Bapela sees four main benefits of mobile health: increasing life expectancy, decreasing maternal and child mortality rates, combating HIV/AIDS and controlling tuberculosis, and strengthening the entire health ecosystem.
However, the deputy minister warned there are a number of hurdles the country has to overcome for mobile health services to become mass market. “Paramount to this is the question of affordability – the cost of communication in Africa remains high,” he said. He added that mobile health should not be viewed in isolation with more established ehealth services, but complementary. “And mobile health should fully comply with the National Health Act in terms of privacy and doctor/patient confidentiality… Lastly mobile health should align with health counsels’ ethical guidelines.”
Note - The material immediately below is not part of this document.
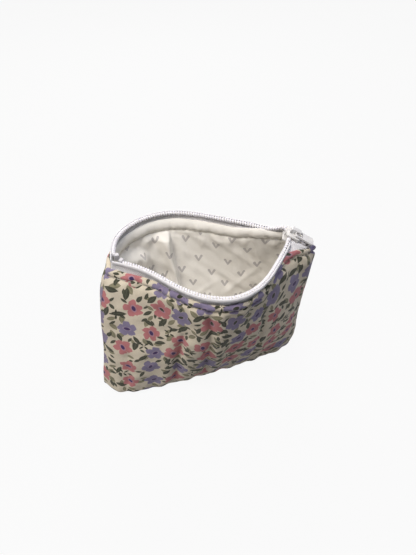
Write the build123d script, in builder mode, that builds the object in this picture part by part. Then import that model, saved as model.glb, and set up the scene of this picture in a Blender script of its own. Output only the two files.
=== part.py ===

Bapela recognised the role that governments can play in driving this nascent market: “We can help to create an atmosphere that is conducive to the development of mobile health; we can only do this by adopting ICT policies that help growth in mobile health technologies.” Examples include encouraging the allocation of radio spectrum and partnerships between the public/private sectors.
He concluded with the hope that decisions taken this week at the Summit would be adopted at the World Health Organisation and United Nations. On a positive note, he said he expects to see mobile health services “live beyond pilot projects for the mainstream development of health policies in South Africa, Africa and other developing countries.”